A Dogstar T-shirt stand just off the fair's midway marked the bandstand. The T-shirts themselves offered little of interest, save for the sheer number of young girls in line to buy them, but then the band also sells panties. Well, women throw hotel room keys and bras at Tom Jones; for Keanu and company, it must be panties. The wee bikinis come in but a couple of sizes — one and two — perfect for little girls and anorexics, but hardly anyone else. Is this the band's real fan base?
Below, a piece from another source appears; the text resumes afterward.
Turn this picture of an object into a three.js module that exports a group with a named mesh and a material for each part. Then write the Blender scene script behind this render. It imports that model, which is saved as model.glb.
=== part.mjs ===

An hour before the show, the area in front of the stage is packed tight with young people, mostly girls, but with a surprising number of boys mixed in. This is the true Dogstar/Keanu contingent. Across the lawn in back of the standing throng are the picnicking families and in the bleachers adjacent to the stage are the blue-hairs, the curious older folks who know better than to mix it up with the rock 'n' roll crowd. It's a well-heeled group, though — no mosh pit in sight.
Every Inch the Movie Star
When Dogstar takes the stage, the jockeying begins among the throng around the stage to move closer. Any illusion that Domrose and drummer Rob Mailhouse may have that Reeves' star power isn't the draw is instantly shattered. The action is all in one direction — stage left, where Reeves stands, uncombed, unshaven, but still every inch the movie star. Fans hold color glossies of Reeves aloft — to remind him of what he looks like, perhaps. A group of teenagers throw their homemade CD at him. Cameras (including Reel's and at least one verboten video camera) veer in his direction. The music almost seems beside the point, although one middle-aged woman on the other side of 45 stands exactly in front of Keanu, two massive cameras around her neck and a diamond-encrusted wedding ring on her hand and she sings along to every word of every song. Impressive and scary.
That Keanu draws so much attention to himself even while trying not to is a no-brainer and would be even if he weren't Keanu Reeves. While typically in a rock band, it is the singer that drips with charm and sex appeal, here in direct inversion of the John Entwhistle/Bill Wyman school of silent bass players, it is Keanu who accounts for the group's allure. He doesn't have to speak or sing, just stand there looking cute. Domrose tries hard, running across the stage with his guitar, trying to whip up fan emotion, but he lacks Reeves' sheer presence. When he takes the stage for a solo acoustic number as part of the band's encore, it is a cringe-inducing moment in its naked look-at-me need.
A Band Notable for Its Competency
The real question is: Would Dogstar have gotten as far as they have without the juice provided by Mr. Reeves' rocketing movie career? The answer has to be probably not. They aren't a bad band — in fact, the most notable thing about them is their competency. But the average bar band is competent as well, and most of them don't get record contracts or girls to wear their logo on their panties. The songs are pleasant enough in a Pearl Jam/Soul Asylum vein, but fatally lacking melodic hooks, they slip from memory as soon as they're over. Their most unforgettable tune isn't even theirs, but a cover of the Carpenters' chestnut "Superstar," a number no doubt chosen by the band for the implicit irony of its title. Even with that song, though, and its stick-on-the-brain chorus of "Don't you remember you told me you loved me, baby?/You said you'd be coming back this way again baby/Baby, baby, baby, baby, oh, baby, I love you I really do," what one remembers immediately after Domrose stops singing is Karen Carpenter's dulcet vocals. Love her or loathe her, the woman knew how to put a song across and Dogstar just isn't in her league.
A Wonderful Time
So, was it a bad show? When you factor in the corn dog, the margarita, the hot summer sun, and the opportunity to watch a major movie star's vain attempts to fade into the background, a wonderful time was had by all. Lots of fans got to snap lots of pics. Dogstar got to pretend once more that they really are rock 'n' roll stars. And, if in the end, it doesn't work out, well, Keanu still has that bitchin' day job.